**TASK TO CARRY OUT**
Print, without altering anything, the lines from the one that holds "bpy.context.scene.collection.children.link(collection)" to the one that holds "studio and camera.", inclusive. No other lines belong in the output.

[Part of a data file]
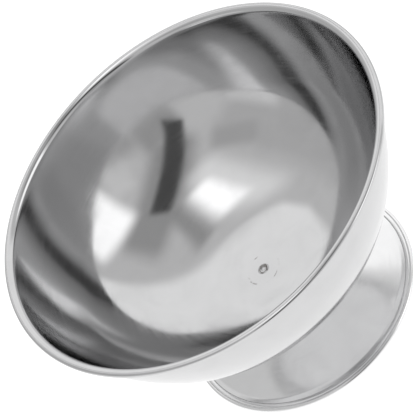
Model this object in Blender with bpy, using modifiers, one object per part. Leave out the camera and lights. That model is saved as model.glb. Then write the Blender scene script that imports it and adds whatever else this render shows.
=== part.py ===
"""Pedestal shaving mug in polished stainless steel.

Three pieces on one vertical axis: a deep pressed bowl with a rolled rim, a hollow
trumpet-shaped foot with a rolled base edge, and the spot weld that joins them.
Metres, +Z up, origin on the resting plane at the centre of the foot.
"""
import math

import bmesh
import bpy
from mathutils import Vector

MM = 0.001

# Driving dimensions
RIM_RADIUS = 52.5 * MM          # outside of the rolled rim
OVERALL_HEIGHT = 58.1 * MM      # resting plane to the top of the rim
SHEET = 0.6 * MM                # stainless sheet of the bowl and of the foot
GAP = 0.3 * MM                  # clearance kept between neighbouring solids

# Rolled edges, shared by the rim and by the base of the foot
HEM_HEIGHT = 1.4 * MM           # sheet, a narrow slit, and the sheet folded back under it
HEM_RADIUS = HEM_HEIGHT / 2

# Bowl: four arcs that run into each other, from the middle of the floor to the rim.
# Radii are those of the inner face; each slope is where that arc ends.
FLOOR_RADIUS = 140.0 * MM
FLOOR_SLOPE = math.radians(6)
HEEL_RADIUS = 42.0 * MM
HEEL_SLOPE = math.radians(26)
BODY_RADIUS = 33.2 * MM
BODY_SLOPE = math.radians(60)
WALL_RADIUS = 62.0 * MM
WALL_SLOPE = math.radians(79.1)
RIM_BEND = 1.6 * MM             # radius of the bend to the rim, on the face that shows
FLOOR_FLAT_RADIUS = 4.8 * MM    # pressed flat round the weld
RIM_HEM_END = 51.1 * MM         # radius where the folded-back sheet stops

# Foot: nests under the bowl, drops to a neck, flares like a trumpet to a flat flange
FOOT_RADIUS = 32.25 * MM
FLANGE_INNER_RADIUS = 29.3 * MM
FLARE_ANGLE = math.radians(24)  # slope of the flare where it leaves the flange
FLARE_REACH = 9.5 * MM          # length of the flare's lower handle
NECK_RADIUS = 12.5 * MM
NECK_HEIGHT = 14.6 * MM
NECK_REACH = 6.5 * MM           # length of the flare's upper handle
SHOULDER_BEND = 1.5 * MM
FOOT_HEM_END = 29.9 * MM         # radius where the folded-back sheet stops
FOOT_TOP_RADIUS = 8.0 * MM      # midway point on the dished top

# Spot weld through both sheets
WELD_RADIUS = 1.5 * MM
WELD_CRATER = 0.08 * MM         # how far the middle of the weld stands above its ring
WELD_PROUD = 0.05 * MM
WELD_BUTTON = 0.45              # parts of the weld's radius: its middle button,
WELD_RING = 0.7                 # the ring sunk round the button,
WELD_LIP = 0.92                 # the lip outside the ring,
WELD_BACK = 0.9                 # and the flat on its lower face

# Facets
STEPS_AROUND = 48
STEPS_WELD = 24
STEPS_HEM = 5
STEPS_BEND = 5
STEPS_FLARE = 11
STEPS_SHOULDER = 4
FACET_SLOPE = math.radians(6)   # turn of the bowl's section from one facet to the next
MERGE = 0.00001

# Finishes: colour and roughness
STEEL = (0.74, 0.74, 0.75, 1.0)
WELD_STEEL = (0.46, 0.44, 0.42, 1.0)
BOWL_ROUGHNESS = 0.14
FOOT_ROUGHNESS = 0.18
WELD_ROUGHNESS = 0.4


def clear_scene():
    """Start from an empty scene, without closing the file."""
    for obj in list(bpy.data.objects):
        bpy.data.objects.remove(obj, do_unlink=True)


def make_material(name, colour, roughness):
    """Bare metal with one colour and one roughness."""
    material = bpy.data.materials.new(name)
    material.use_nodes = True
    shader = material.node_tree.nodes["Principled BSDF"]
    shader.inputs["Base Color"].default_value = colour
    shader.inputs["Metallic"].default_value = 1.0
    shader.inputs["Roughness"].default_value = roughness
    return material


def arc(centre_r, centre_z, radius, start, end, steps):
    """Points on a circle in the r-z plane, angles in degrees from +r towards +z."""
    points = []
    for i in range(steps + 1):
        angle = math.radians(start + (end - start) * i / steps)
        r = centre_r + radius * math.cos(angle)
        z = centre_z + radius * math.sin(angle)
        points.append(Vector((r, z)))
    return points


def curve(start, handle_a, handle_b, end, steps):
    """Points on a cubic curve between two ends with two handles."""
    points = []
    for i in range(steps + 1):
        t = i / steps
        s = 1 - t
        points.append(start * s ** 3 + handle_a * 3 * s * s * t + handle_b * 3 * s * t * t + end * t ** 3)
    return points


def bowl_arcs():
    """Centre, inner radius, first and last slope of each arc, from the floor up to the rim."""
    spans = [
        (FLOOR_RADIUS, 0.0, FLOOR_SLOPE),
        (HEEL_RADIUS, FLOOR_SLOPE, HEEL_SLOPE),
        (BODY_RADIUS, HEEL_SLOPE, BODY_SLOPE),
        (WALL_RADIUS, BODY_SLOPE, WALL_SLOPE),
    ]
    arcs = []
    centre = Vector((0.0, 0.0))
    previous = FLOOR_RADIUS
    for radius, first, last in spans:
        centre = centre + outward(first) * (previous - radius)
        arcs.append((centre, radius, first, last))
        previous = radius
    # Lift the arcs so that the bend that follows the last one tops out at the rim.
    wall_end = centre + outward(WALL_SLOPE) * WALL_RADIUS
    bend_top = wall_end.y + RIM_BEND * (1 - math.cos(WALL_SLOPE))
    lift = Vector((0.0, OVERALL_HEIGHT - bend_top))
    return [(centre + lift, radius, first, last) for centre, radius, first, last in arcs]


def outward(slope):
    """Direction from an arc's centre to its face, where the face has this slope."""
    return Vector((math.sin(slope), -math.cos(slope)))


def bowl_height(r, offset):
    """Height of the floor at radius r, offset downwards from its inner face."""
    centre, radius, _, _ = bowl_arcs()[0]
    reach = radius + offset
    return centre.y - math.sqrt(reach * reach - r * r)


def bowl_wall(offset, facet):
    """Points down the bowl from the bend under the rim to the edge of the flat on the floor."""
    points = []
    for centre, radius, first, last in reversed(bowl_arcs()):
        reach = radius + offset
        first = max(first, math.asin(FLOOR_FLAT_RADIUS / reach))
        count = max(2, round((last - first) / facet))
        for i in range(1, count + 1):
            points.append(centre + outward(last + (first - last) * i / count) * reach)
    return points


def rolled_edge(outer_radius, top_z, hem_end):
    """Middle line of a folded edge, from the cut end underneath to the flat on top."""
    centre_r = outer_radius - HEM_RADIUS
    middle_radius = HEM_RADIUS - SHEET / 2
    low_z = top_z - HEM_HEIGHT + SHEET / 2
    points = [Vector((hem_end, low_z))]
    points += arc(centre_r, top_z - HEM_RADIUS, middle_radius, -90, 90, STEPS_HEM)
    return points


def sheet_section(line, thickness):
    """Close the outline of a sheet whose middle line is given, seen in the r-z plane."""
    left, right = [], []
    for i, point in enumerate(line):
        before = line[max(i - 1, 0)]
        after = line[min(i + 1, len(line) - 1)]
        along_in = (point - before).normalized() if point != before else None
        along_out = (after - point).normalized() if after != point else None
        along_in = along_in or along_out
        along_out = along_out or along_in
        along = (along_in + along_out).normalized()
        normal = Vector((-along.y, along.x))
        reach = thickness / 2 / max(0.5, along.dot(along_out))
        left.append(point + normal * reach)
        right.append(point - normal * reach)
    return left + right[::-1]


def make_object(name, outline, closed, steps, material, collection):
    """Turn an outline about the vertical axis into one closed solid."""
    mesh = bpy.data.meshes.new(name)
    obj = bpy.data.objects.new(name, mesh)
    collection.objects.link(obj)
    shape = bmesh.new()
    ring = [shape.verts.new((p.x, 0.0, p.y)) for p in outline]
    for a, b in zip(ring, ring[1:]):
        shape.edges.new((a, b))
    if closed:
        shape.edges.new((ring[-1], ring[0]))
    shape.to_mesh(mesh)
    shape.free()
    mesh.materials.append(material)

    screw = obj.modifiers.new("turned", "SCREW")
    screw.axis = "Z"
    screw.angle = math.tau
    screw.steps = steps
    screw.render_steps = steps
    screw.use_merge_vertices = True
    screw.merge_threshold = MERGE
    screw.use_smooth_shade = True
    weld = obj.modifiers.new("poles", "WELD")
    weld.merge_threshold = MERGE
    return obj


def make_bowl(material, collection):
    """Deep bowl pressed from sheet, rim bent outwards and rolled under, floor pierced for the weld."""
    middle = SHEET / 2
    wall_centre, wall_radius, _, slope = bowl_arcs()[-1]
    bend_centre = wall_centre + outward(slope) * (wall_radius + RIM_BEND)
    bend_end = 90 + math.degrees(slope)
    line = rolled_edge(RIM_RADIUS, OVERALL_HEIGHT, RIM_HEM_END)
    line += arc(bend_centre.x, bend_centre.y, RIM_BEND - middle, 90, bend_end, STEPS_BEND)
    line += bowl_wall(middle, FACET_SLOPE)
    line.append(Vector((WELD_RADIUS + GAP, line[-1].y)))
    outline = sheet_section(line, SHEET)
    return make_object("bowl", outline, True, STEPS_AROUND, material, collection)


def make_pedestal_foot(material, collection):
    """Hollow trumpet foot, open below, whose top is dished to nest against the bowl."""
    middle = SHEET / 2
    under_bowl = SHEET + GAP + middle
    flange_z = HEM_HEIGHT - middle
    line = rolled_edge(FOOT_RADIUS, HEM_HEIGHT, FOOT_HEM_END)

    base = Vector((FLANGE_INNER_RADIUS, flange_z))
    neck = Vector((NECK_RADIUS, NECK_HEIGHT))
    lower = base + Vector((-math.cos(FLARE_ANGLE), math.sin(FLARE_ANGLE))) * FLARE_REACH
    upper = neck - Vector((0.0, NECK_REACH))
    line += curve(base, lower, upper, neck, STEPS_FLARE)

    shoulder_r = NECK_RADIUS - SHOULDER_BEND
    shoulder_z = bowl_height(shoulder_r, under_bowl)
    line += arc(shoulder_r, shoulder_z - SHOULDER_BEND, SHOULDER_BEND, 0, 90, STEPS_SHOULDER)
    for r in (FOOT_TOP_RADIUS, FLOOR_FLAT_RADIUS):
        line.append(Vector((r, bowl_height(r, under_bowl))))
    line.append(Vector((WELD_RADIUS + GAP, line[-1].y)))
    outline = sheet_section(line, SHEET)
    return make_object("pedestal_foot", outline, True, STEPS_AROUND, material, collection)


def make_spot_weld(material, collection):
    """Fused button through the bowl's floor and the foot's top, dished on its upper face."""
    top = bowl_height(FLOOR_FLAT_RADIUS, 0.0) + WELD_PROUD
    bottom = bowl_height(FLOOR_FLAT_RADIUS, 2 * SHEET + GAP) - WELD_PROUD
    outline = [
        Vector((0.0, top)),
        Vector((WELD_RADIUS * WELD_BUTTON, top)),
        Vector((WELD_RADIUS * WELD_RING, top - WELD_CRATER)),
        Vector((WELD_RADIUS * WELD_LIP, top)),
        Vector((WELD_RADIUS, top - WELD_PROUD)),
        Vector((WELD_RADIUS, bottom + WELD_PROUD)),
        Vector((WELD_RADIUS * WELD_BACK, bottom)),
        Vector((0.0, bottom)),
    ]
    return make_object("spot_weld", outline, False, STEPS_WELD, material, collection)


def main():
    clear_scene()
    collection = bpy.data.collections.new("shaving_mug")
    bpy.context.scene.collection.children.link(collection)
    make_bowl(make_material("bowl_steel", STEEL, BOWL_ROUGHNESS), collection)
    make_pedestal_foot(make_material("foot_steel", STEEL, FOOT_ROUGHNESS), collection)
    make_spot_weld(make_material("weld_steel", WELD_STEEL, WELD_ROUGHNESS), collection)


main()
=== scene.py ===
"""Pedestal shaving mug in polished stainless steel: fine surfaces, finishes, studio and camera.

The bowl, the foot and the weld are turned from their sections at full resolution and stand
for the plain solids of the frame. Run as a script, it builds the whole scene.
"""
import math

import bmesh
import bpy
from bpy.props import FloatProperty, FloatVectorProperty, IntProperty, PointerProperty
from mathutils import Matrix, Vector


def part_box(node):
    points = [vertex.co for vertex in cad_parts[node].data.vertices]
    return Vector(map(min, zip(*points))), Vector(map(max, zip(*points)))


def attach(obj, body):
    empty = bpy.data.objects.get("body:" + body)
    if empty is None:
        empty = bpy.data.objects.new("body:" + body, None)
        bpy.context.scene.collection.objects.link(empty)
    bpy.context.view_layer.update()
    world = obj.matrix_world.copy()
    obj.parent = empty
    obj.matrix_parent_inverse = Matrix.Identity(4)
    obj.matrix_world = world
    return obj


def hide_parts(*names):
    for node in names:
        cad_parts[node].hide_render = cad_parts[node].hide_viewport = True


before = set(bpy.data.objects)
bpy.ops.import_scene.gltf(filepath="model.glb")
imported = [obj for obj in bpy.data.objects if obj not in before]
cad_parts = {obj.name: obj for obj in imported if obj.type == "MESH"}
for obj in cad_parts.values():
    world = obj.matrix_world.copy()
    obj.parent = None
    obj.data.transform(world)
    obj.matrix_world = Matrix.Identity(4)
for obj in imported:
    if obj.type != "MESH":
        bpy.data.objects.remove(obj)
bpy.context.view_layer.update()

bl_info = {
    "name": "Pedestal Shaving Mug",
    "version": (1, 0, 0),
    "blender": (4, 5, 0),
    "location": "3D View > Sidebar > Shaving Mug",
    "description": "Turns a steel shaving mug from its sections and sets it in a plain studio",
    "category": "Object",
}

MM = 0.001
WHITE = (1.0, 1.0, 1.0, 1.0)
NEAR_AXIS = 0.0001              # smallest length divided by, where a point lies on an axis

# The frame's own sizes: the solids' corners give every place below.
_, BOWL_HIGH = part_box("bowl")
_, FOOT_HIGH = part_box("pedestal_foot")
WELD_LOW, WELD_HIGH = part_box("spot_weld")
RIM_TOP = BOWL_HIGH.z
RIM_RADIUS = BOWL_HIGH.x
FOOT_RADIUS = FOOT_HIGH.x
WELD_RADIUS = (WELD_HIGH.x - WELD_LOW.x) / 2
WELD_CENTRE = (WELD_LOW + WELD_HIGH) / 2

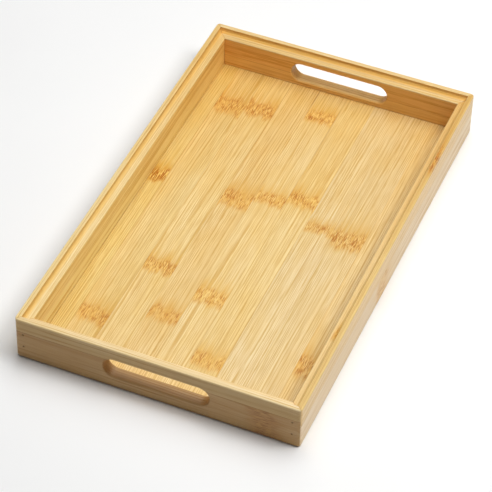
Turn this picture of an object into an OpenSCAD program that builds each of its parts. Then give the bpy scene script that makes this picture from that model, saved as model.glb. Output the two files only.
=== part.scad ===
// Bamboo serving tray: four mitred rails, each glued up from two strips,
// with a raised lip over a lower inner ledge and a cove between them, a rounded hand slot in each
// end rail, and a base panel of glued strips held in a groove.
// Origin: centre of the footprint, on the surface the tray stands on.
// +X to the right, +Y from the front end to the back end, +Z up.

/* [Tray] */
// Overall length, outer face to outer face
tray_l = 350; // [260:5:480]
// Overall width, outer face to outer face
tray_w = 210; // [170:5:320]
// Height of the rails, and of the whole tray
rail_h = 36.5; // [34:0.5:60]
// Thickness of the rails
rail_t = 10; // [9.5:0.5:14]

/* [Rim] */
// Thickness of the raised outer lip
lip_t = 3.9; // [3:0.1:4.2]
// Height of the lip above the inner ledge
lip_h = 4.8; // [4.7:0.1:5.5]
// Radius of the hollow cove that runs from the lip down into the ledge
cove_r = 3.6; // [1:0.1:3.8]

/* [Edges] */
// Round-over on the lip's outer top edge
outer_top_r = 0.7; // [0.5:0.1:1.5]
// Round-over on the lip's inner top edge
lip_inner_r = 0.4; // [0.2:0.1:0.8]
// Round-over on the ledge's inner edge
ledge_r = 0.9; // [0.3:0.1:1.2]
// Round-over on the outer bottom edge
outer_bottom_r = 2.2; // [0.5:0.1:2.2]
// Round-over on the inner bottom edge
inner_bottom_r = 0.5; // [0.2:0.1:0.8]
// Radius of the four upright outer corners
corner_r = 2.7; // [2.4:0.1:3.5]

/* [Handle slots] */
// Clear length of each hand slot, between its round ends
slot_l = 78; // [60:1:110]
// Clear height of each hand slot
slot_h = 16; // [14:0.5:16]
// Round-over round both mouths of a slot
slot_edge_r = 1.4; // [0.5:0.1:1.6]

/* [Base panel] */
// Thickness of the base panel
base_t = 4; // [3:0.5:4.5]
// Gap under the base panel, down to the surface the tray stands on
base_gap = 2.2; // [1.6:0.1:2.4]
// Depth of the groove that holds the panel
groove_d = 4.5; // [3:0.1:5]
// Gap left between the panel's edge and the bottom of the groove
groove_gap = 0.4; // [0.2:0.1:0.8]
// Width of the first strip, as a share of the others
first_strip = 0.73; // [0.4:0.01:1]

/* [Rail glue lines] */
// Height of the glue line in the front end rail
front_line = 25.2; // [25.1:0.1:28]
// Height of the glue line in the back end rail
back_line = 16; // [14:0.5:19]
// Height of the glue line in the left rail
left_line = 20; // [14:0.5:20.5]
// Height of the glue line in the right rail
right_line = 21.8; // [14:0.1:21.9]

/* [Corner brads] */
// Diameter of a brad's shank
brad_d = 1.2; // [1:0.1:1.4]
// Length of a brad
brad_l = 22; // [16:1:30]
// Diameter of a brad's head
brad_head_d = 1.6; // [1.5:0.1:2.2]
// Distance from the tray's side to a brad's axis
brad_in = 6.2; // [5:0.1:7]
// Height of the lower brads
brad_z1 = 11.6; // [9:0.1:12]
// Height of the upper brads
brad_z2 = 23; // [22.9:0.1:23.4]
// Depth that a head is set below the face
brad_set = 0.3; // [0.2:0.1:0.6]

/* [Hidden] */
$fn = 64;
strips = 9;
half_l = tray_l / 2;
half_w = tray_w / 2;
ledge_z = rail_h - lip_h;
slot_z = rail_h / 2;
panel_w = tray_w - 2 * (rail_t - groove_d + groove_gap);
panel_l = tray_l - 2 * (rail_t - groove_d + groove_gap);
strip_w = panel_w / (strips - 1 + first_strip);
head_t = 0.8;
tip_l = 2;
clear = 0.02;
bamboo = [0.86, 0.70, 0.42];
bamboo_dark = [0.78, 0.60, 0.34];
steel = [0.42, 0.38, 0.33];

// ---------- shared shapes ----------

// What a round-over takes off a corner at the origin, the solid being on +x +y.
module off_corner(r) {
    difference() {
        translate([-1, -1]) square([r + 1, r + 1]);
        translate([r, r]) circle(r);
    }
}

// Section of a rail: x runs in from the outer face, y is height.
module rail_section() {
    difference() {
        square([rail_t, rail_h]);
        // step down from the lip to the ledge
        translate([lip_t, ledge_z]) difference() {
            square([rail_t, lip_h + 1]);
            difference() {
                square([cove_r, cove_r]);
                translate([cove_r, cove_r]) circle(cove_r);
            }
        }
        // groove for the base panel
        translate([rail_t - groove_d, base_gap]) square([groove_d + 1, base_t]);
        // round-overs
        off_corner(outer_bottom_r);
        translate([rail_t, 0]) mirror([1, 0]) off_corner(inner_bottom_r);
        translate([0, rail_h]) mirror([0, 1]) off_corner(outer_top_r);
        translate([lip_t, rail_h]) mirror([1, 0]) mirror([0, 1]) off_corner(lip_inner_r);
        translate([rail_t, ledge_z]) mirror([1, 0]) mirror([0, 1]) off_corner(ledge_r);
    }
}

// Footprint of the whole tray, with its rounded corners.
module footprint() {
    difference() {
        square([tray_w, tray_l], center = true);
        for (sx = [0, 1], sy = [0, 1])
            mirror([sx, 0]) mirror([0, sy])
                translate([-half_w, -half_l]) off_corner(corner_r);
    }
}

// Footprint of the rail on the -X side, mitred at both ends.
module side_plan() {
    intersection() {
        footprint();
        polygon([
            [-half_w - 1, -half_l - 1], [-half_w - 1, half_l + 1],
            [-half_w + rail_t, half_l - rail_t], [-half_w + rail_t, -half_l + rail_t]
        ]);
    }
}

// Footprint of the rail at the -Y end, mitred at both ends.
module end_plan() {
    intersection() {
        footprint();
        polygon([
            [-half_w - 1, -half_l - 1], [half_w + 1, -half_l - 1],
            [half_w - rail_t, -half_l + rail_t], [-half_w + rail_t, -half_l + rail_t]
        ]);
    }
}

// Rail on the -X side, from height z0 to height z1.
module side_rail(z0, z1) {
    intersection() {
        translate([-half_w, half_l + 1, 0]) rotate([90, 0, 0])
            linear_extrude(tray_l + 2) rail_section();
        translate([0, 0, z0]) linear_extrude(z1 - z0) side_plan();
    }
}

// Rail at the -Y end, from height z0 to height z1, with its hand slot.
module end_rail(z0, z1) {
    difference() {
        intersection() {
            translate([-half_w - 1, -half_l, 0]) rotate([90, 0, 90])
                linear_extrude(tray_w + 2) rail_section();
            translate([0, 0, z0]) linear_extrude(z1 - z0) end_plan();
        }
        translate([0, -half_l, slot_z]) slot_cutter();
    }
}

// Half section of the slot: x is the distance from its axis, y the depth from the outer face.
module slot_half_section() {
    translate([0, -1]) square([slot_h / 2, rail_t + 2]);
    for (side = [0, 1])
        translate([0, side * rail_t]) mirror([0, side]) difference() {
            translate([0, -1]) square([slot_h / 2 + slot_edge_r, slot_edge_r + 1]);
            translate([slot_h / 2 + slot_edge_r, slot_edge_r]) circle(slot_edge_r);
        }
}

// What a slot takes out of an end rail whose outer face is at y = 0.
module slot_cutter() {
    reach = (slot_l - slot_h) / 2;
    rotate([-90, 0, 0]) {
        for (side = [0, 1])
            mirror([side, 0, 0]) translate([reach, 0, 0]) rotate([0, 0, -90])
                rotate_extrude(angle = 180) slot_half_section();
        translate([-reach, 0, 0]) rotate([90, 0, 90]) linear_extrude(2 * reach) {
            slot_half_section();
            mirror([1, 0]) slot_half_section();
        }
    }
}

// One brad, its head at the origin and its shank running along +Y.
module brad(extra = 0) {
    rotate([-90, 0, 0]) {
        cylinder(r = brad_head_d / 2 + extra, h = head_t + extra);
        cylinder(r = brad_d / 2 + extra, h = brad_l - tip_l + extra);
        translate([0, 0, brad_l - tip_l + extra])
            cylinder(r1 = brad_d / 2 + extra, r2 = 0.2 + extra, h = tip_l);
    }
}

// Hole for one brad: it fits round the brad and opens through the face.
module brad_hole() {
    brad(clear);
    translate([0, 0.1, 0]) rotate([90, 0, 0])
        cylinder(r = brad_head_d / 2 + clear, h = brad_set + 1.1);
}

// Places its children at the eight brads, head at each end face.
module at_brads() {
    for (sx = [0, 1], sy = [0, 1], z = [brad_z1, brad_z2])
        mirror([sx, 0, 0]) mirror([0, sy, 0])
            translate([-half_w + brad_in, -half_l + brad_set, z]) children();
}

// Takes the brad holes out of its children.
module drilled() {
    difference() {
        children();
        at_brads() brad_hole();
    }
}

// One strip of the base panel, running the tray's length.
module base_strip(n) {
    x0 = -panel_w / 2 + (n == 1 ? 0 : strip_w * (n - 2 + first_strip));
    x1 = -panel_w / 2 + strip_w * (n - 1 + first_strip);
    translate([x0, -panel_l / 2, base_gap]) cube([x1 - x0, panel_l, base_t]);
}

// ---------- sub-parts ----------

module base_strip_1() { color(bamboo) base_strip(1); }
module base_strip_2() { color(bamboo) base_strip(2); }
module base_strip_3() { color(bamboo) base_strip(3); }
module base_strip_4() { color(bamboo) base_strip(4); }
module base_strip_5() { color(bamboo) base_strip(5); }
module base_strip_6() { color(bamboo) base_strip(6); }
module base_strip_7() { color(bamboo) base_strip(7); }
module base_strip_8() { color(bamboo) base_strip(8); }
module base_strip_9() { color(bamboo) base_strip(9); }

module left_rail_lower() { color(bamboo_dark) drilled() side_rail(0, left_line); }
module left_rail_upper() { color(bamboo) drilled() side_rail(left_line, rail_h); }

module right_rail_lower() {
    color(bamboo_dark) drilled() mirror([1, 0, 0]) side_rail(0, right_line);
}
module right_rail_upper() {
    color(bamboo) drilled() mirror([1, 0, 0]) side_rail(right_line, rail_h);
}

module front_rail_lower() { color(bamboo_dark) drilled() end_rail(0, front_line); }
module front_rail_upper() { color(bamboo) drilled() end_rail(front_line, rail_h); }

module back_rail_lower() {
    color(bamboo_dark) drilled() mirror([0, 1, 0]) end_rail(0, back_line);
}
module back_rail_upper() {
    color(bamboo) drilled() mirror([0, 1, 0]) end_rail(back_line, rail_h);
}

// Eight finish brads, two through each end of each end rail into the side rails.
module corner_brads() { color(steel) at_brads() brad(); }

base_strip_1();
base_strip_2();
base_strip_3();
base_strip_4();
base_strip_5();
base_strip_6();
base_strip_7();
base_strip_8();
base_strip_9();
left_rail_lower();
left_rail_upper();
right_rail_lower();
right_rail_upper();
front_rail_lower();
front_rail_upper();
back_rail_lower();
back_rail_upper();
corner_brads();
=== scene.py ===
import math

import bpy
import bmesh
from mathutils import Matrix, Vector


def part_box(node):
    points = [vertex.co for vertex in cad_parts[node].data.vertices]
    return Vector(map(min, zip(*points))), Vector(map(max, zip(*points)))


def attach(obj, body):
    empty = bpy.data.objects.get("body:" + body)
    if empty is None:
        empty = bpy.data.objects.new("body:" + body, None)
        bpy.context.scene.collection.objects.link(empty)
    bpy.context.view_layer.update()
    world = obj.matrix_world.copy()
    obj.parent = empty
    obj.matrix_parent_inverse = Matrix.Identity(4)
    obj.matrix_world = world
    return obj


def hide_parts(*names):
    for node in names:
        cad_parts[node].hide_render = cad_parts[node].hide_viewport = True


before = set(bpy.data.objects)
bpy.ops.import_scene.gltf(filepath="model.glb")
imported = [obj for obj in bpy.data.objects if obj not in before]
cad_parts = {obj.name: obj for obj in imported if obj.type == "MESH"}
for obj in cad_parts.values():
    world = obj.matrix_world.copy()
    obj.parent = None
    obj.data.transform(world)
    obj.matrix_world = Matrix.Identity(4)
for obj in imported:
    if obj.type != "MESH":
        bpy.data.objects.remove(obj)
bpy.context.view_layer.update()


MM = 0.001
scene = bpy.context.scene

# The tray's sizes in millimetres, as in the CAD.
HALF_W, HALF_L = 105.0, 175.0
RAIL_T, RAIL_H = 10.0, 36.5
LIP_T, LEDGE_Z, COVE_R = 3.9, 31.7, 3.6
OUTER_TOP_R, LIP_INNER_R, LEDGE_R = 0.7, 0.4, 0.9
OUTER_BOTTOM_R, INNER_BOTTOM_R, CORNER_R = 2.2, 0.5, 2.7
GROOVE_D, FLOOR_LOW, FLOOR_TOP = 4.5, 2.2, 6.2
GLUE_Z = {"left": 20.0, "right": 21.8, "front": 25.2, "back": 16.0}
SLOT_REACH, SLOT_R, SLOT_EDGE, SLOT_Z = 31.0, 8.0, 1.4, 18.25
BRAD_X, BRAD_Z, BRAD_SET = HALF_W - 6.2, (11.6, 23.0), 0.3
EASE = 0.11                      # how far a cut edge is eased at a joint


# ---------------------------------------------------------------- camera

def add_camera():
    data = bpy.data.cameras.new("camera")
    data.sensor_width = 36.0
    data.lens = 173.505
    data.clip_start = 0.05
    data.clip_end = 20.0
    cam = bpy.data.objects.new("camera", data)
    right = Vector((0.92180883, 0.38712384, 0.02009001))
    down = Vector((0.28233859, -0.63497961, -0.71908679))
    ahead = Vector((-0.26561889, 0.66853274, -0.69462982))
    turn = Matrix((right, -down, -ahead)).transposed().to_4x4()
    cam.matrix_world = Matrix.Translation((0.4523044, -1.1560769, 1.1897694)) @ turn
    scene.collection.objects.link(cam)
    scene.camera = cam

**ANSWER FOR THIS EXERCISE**
    bpy.context.scene.collection.children.link(collection)
    make_bowl(make_material("bowl_steel", STEEL, BOWL_ROUGHNESS), collection)
    make_pedestal_foot(make_material("foot_steel", STEEL, FOOT_ROUGHNESS), collection)
    make_spot_weld(make_material("weld_steel", WELD_STEEL, WELD_ROUGHNESS), collection)


main()
=== scene.py ===
"""Pedestal shaving mug in polished stainless steel: fine surfaces, finishes, studio and camera.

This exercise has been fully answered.